The Bible, Sex Ed, and STDs

THE BIBLE, SEX ED, AND STDS

By Wayne S. Walker

     Recently, I came across a sheet of paper from the CDC (Centers for Disease Control), a U. S. government agency, entitled “Information for Teens: Staying Healthy and Preventing STDs.”  I assume that it was intended for use in high school sex education and/or health classes for students to learn more about “sexually transmitted diseases.”  After presenting some factual information about what STDs are, how they are spread, and why they are so common especially among young people, with which I have no objection, the paper then explains some things that teens can do to protect themselves.

The first suggestion is as follows:   “The surest way to protect yourself against STDs is to not have sex. That means not having any vaginal, anal, or oral sex (‘abstinence’). There are many things to consider before having sex, and it’s okay to say ‘no’ if you don’t want to have sex.”  This advice is in perfect harmony with God’s word.  “Flee sexual immorality. Every sin that a man does is outside the body, but he who commits sexual immorality sins against his own body.  Or do you not know that your body is the temple of the Holy Spirit who is in you, whom you have from God, and you are not your own?  For you were bought at a price; therefore glorify God in your body and in your spirit, which are God’s” (1 Corinthians 6:18-20).

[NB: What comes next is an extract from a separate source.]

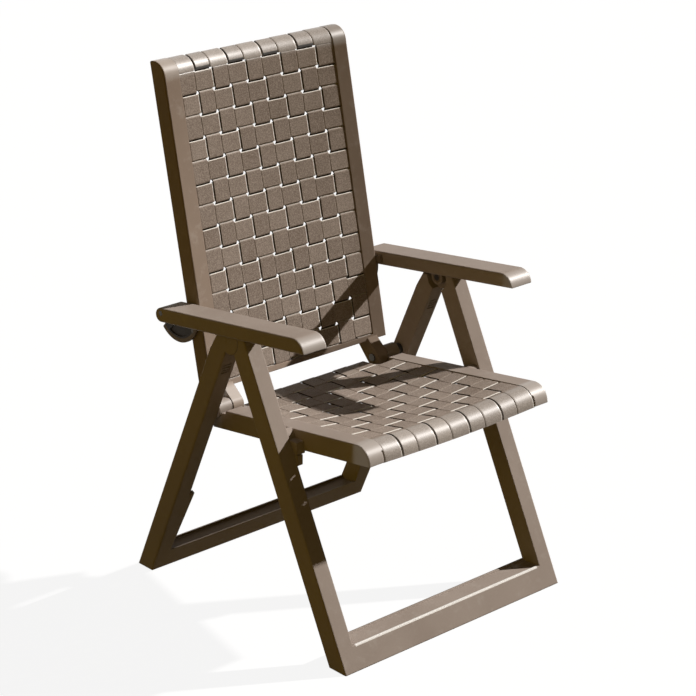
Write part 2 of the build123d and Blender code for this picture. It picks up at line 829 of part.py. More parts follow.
def armrest():
    solid = across(arm_view * arm_face(0, 0), arm_inner, arm_outer)
    rim = solid.faces().filter_by(Axis.X).edges()
    top_edges = [edge for edge in rim if arm_height(edge) > (arm_top + arm_bottom) / 2]
    solid = fillet(top_edges, arm_edge_radius)
    solid -= across(arm_view * arm_face(arm_wall, cut_over), arm_inner + arm_wall, arm_outer - arm_wall)
    lug = span(-arm_lug_half, arm_lug_half, 0, arm_top - arm_wall) + Circle(arm_lug_half)
    solid += across(arm_view * lug, leg_inner + 2 * side_gap, lug_side - side_gap)
    solid -= across(knuckle * Circle(bush_radius + running_gap), leg_inner - cut_over, lug_side + cut_over)
    return solid - across(latch * Circle(latch_pin_radius), arm_inner - cut_over, arm_outer + cut_over)


def arm_height(edge):
    """Height of an edge's middle above the knuckle, square to the armrest."""
    middle = edge.center()
    tilt = math.radians(arm_tilt)
    return (middle.Y - knuckle_y) * math.sin(tilt) + (middle.Z - knuckle_z) * math.cos(tilt)


def latch_pin():
    return across(latch * Circle(latch_pin_radius), sector_inner, arm_outer + latch_pin_proud)


def save(node, shape):
    export_step(shape, f"parts/{node}.step")


def save_pair(node, shape):
    save(f"{node}_left", shape)
    save(f"{node}_right", mirror(shape, about=Plane.YZ))


save("rear_frame", rear_frame())
save("front_frame", front_frame())
save("seat_frame", seat_frame())
save("back_frame", back_frame() - screw_bores())
save("seat_straps_long", Compound([seat_strap_long(number) for number in range(column_count)]))
save("seat_straps_across", Compound([seat_strap_across(number) for number in range(seat_row_count)]))
save("back_straps_up", Compound([back_strap_up(number) for number in range(column_count)]))
save("back_straps_across", Compound([back_strap_across(number) for number in range(back_row_count)]))
save("back_roll_wraps", Compound([back_roll_wrap(number) for number in range(1, column_count, 2)]))
save("seat_nose_wraps", Compound([seat_nose_wrap(number) for number in range(1, column_count, 2)]))
save("sector_screws", Compound([part for place in screw_places for part in both(sector_screw(place)).solids()]))
save_pair("knuckle_pin", knuckle_pin())
save_pair("armrest_bush", armrest_bush())
save_pair("seat_pivot_pin", seat_pivot_pin())
save_pair("back_hinge_pin", back_hinge_pin())
save_pair("latch_sector", latch_sector())
save_pair("armrest", armrest())
save_pair("latch_pin", latch_pin())
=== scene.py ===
import math
import bpy
import numpy as np
from mathutils import Matrix, Vector


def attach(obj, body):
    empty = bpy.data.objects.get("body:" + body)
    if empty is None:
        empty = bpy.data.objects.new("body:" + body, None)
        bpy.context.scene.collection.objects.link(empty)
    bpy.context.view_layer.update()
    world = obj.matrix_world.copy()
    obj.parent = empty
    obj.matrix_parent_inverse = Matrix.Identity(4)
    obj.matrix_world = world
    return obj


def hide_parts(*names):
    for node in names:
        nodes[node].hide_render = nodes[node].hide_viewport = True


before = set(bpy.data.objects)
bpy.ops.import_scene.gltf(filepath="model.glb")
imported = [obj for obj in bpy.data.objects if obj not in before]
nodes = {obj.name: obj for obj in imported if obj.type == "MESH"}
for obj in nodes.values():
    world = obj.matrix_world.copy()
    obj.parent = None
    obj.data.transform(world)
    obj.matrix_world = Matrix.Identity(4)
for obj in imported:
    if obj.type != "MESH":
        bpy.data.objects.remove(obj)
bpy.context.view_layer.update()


# Camera
# The view is from the chair's right front corner and from above, through a long lens.
# Azimuth, elevation, roll, distance and lens come from the edges of the legs, seat and back.
azimuth, elevation, roll = math.radians(-42.7412), math.radians(21.2270), math.radians(0.6176)
aim = Vector((0, 0, 0.5))
aim_left, aim_down, distance = 0.002766, 0.010697, 4.589853
right = Vector((math.cos(azimuth), math.sin(azimuth), 0))
behind = Vector((math.sin(azimuth) * math.cos(elevation),
                 -math.cos(azimuth) * math.cos(elevation), math.sin(elevation)))
above = behind.cross(right)
level_right = math.cos(roll) * right + math.sin(roll) * above
level_above = math.cos(roll) * above - math.sin(roll) * right
lens = bpy.data.cameras.new("camera")
lens.lens = 121.85
lens.sensor_width = 36.0
lens.clip_end = 60.0
camera = bpy.data.objects.new("camera", lens)
place = aim - aim_left * level_right - aim_down * level_above + distance * behind
turn = Matrix((level_right, level_above, behind)).transposed()
camera.matrix_world = Matrix.Translation(place) @ turn.to_4x4()
bpy.context.scene.collection.objects.link(camera)
bpy.context.scene.camera = camera
bpy.context.scene.view_settings.view_transform = "Standard"


# Light
# One sun, low on the chair's left and a little ahead of it, in the plane of the rear frame, as the
# shadows of the armrests and of the rear leg show. The surround fills the shade a little.
def sun(name, from_side, lift, strength, spread, colour):
    """Sun lamp that shines from a bearing off +X towards -Y and from a height, all in degrees."""
    lamp = bpy.data.lights.new(name, "SUN")
    lamp.energy = strength
    lamp.angle = math.radians(spread)
    lamp.color = colour
    shining = bpy.data.objects.new(name, lamp)
    bearing, height = math.radians(-from_side), math.radians(lift)
    source = Vector((math.cos(height) * math.cos(bearing),
                     math.cos(height) * math.sin(bearing), math.sin(height)))
    shining.rotation_euler = source.to_track_quat("Z", "Y").to_euler()
    shining.location = 3 * source
    bpy.context.scene.collection.objects.link(shining)


sun("key_light", from_side=16, lift=32, strength=6.1, spread=1.2, colour=(1.0, 0.97, 0.94))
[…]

“There,” someone says, “they taught abstinence.”  But wait a minute.  The very next suggestion goes on to say, “If you do decide to have sex, you and your partner should get tested beforehand and make sure that you and your partner use a condom—every time you have oral, anal, or vaginal sex, from start to finish.”  One either teaches abstinence, or one doesn’t.  It’s not an “either-or” situation.  “If you do decide to have sex,” then you’re not practicing abstinence, and if the teacher allows for that possibility, then he or she isn’t really teaching abstinence.

The paper also offers this advice.  “It is not safe to stop using condoms unless you’ve both been tested, know your status, and are in a mutually monogamous relationship.  Mutual monogamy means that you and your partner both agree to only have sexual contact with each other. This can help protect against STDs, as long as you’ve both been tested and know you’re STD-free.”  Not quite.  Monogamy literally means “one marriage” and is defined “the condition or practice of having only one wife or husband at a time.”  This, too, is in perfect harmony with God’s word.  “Marriage is honorable among all, and the bed undefiled; but fornicators and adulterers God will judge” (Hebrews 13:4).  In other words, sex is to be limited to marriage.

So in truth, monogamy does NOT mean “that you and your partner both agree to only have sexual contact with each other.”  That’s just committing fornication with only one partner.  Monogamy really means a husband and a wife having sexual relations only with each other.  By the way, using condoms may reduce the risk of STDs, but condoms can leak, break, or slip off, so they are not a 100% foolproof way of avoiding STDs (or unwanted pregnancies either).  The only absolute way of doing that is to refrain from sex prior to marriage and then to have sex only with your spouse after marriage.  It appears, after all, that God must have known what He was talking about all along.